If Ivascyn is right and spreads widen even modestly toward something closer to fundamentals, the consequences are uneven. Corporate treasuries that locked in long-dated funding at the tights keep that funding; new issuance reprices higher, and the cost shows up first in the leveraged-finance and private-credit corners of the market where underwriting standards have loosened most visibly since 2023. The equity market feels it through spread-driven risk-off rotations, and rate-sensitive sectors — housing, regional banks, the higher-multiple growth tier — feel it through the rates channel even before the credit channel transmits. The principal winners from a corrective repricing are the allocators with dry powder and the patience to deploy it: PIMCO's own funds first among them, and the long-only credit desks that have been waiting for an entry point that the ETF bid has denied them for two years.

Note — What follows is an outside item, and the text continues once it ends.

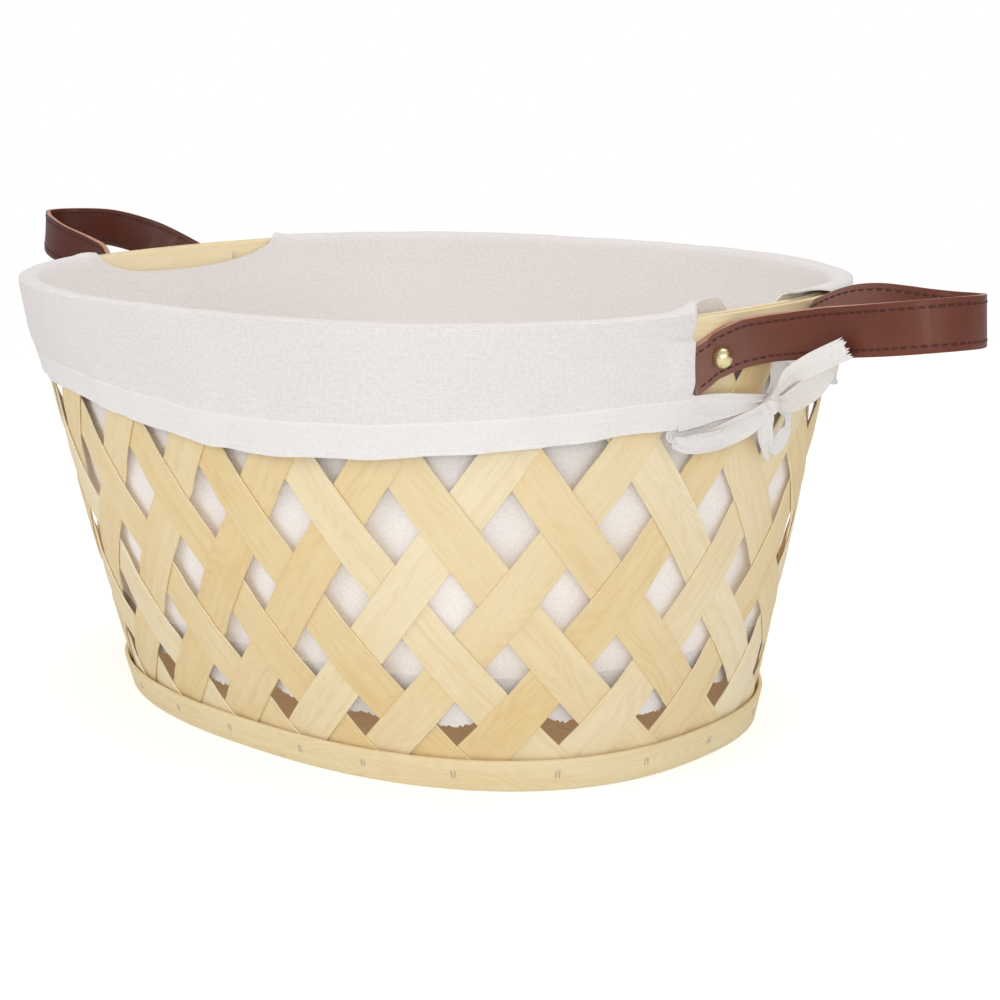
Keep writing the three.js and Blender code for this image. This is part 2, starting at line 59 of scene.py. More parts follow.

What remains genuinely uncertain is timing. The Unusual Whales summary of the Ivascyn note does not name a catalyst or a window, and the PIMCO note itself, as filtered through a third-party X post at 02:01 UTC on 8 June, is short on dates. The honest read is that the trade is uncomfortable but not yet urgent. A credit market that has been wrong about complacency for longer than the skeptics expect is a familiar hazard, and one Ivascyn — who lived through 2008 as a senior PM at PIMCO — has previously called early. The market is currently giving him the benefit of the doubt without actually following him.

This publication treats the Ivascyn note as a market-microstructure signal, not as a forecast of default waves. The sources reviewed do not specify a catalyst, a timing window, or a sector concentration for the stress Ivascyn flags; the piece above maps the disagreement between PIMCO and consensus pricing and leaves the reader to weigh the flow-versus-risk question on its merits.